Дело в том, что «Своеволие», заявленное выстрелом Кириллова, — это не сверхбытийная свобода (ведь кирилловский «человеко-бог» не способен создать бытия, как не способен он и лишить его такого атрибута, как время, — последнее оказывается возможным лишь в горячечной фантазии Кириллова, предвещающей приступ эпилепсии). Это и не внутрибытийная свобода, свобода существования в согласии с бытием, свобода приятия его как абсолютного блага и — значит — свобода следования принципу «Не убий!» как высшему принципу, выражающему абсолютность этого блага как требование, обращенное к конечным, то есть смертным, земным существам — людям. «Человеко-бог» Кириллова не может принять ничего, что возвышалось бы над его волей, обусловливая ее, ограничивая, то есть определяя ее известными нормами. Значит, это «вне-бытийная свобода, свобода «восстания» против бытия, то есть свобода самоубийства или убийства другого. В обоих случаях это чисто негативная, разрушительная свобода: «свобода от бытия», а не «свобода для бытия», то есть произвол.
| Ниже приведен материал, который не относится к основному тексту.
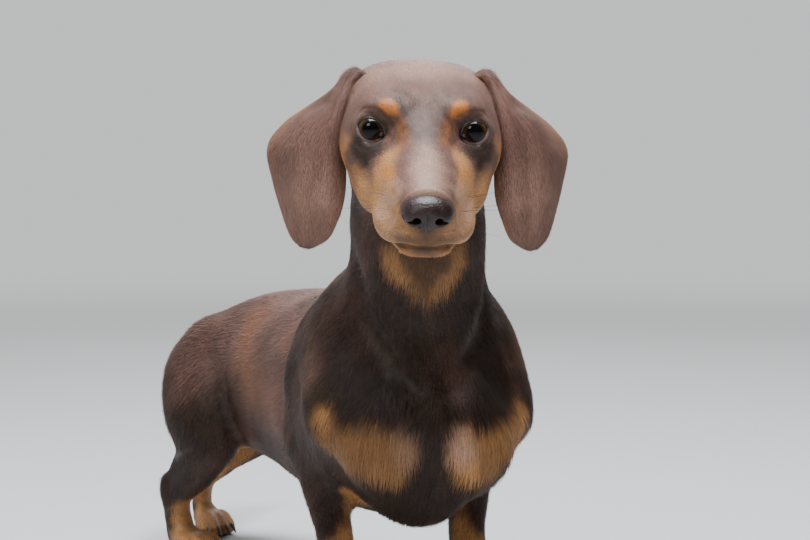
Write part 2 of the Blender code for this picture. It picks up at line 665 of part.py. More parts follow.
def part_flesh(body, collection):
    """Cut the flesh at its joints and name each part by where it lies."""
    cutters = bpy.data.collections["cutters"]
    boolean(body, cutters)
    places, parts = part_places(), []
    pieces = islands(body)
    for piece in pieces[:len(places)]:
        area = sum(f.calc_area() for f in piece.faces)
        middle = sum((f.calc_center_median() * f.calc_area() for f in piece.faces), Vector()) / area
        name = min(places, key=lambda key: (places[key] - middle).length)
        places.pop(name)
        mesh = bpy.data.meshes.new(name)
        piece.to_mesh(mesh)
        thing = bpy.data.objects.new(name, mesh)
        collection.objects.link(thing)
        parts.append(thing)
    for piece in pieces:
        piece.free()
    bpy.data.objects.remove(body)
    return parts


def only_largest(thing):
    """Keep the main body of a piece that a cut has left in several."""
    pieces = islands(thing)
    pieces[0].to_mesh(thing.data)
    for piece in pieces:
        piece.free()


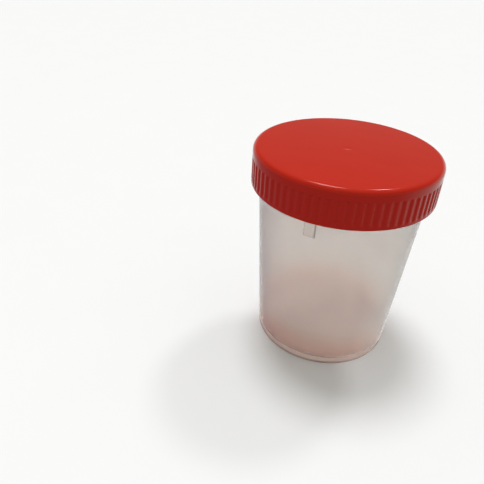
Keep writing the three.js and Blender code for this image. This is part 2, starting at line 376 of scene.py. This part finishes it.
def natural_polypropylene(cup):
    """Uncoloured injection-moulded polypropylene: milky, lets light through but blurs what is behind it.
    Painted shade makes it darker and warmer low down, towards the thick foot and floor, and darkens the sides
    of the lug."""
    material, tree = new_material("natural_polypropylene")
    place = add_node(tree, "ShaderNodeTexCoord").outputs["Object"]
    height = add_node(tree, "ShaderNodeSeparateXYZ", {"Vector": place}).outputs["Z"]
    cloud = add_node(
        tree, "ShaderNodeTexNoise", {"Vector": place, "Scale": per_metre(14 * MM), "Detail": 2.0}
    ).outputs["Fac"]
    drift = add_node(
        tree, "ShaderNodeMapRange", {"Value": cloud, "To Min": -WARM_SHADE_DRIFT, "To Max": WARM_SHADE_DRIFT}
    ).outputs["Result"]
    level = add_node(tree, "ShaderNodeMath", {0: height, 1: drift}, operation="ADD").outputs["Value"]
    share = add_node(
        tree,
        "ShaderNodeMapRange",
        {"Value": level, "From Min": WARM_SHADE_FADE[0], "From Max": WARM_SHADE_FADE[1]},
        interpolation_type="SMOOTHSTEP",
    ).outputs["Result"]
    # Painted shade: the wall grows darker and warmer towards the foot.
    wall = add_node(
        tree,
        "ShaderNodeMix",
        {"Factor": share, "A": (*cup.warm_shade, 1), "B": (*cup.pale, 1)},
        data_type="RGBA",
    ).outputs["Result"]
    # Painted shade on the standing ring and the thick floor.
    above_foot = add_node(
        tree, "ShaderNodeMapRange", {"Value": height, "From Min": FOOT_FADE[0], "From Max": FOOT_FADE[1]}
    ).outputs["Result"]
    thick = add_node(
        tree,
        "ShaderNodeMix",
        {"Factor": above_foot, "A": (*cup.foot, 1), "B": (*cup.plate_shade, 1)},
        data_type="RGBA",
    ).outputs["Result"]
    above_floor = add_node(
        tree, "ShaderNodeMapRange", {"Value": height, "From Min": FLOOR_FADE[0], "From Max": FLOOR_FADE[1]}
    ).outputs["Result"]
    body = add_node(
        tree, "ShaderNodeMix", {"Factor": above_floor, "A": thick, "B": wall}, data_type="RGBA"
    ).outputs["Result"]
    haze = add_node(
        tree,
        "ShaderNodeMapRange",
        {"Value": above_floor, "To Min": THICK_ROUGHNESS, "To Max": WALL_ROUGHNESS},
    ).outputs["Result"]
    raised = add_node(tree, "ShaderNodeAttribute", attribute_name="raised").outputs["Fac"]
    rise = add_node(
        tree, "ShaderNodeMapRange", {"Value": raised, "From Max": cup.lug_depth}
    ).outputs["Result"]
    # Painted shade on a raised feature: darkest half-way up its sides, which are seen along the plastic, and
    # a little darker than the wall on its face.
    lug_shade_ramp = add_node(tree, "ShaderNodeValToRGB", {"Fac": rise})
    stops = lug_shade_ramp.color_ramp.elements
    stops[0].position, stops[0].color = 0.02, (0, 0, 0, 1)
    stops[1].position, stops[1].color = 0.9, (0.4, 0.4, 0.4, 1)
    stops.new(0.45).color = (1, 1, 1, 1)
    colour = add_node(
        tree,
        "ShaderNodeMix",
        {"Factor": lug_shade_ramp.outputs["Color"], "A": body, "B": (*cup.lug_shade, 1)},
        data_type="RGBA",
    )
    shader = add_node(
        tree,
        "ShaderNodeBsdfPrincipled",
        {
            "Base Color": colour.outputs["Result"],
            "Roughness": haze,
            "IOR": 1.49,
            "Transmission Weight": 0.8,
            "Subsurface Weight": 1.0,
            "Subsurface Radius": (1.0, 0.85, 0.75),
            "Subsurface Scale": 2 * MM,
        },
    )
    add_node(tree, "ShaderNodeOutputMaterial", {"Surface": shader.outputs["BSDF"]})
    return material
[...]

Не случайно Кириллов, додумавший этот аспект своей мысли «до конца», предпочитал слово «Своеволие» слову «свобода».
Легкомысленная идеализация ставрогинщины
По этой причине то, что Камю рассматривает как поиск «способа стать царями» для «абсурдных людей» ставрогинского типа («поиск», сигналом к которому и был якобы кирилловский пистолетный выстрел, «освободив» их от всяких ограничений), на деле выливается в «большой разврат», который завершается растлением малолетней девочки, кончающей с собой с сознанием, что она «бога убила» [37], то есть утратила веру в абсолютную непреложность нравственного требования; выливается в прямое или косвенное убийство ни в чем не повинных людей, каждый раз сопровождающееся ясным сознанием желания совершить очередное преступление, равно как и сознанием того, что от этого желания можно было бы отказаться, если бы не было отдано предпочтение «злой воле», то есть воле к попранию бытия как блага, воле к поруганию нравственного абсолюта.
Вот что скрывается за изящным каламбуром Камю: «Ставрогин ведет «ироническую» жизнь, достаточно известно, какую» [38]. И когда Камю затем добавляет не без сочувственного оттенка, что Ставрогин «сеет ненависть вокруг себя» [39], естественная ответная реакция должна вылиться в недоуменное: а можно ли здесь ожидать чего-нибудь другого?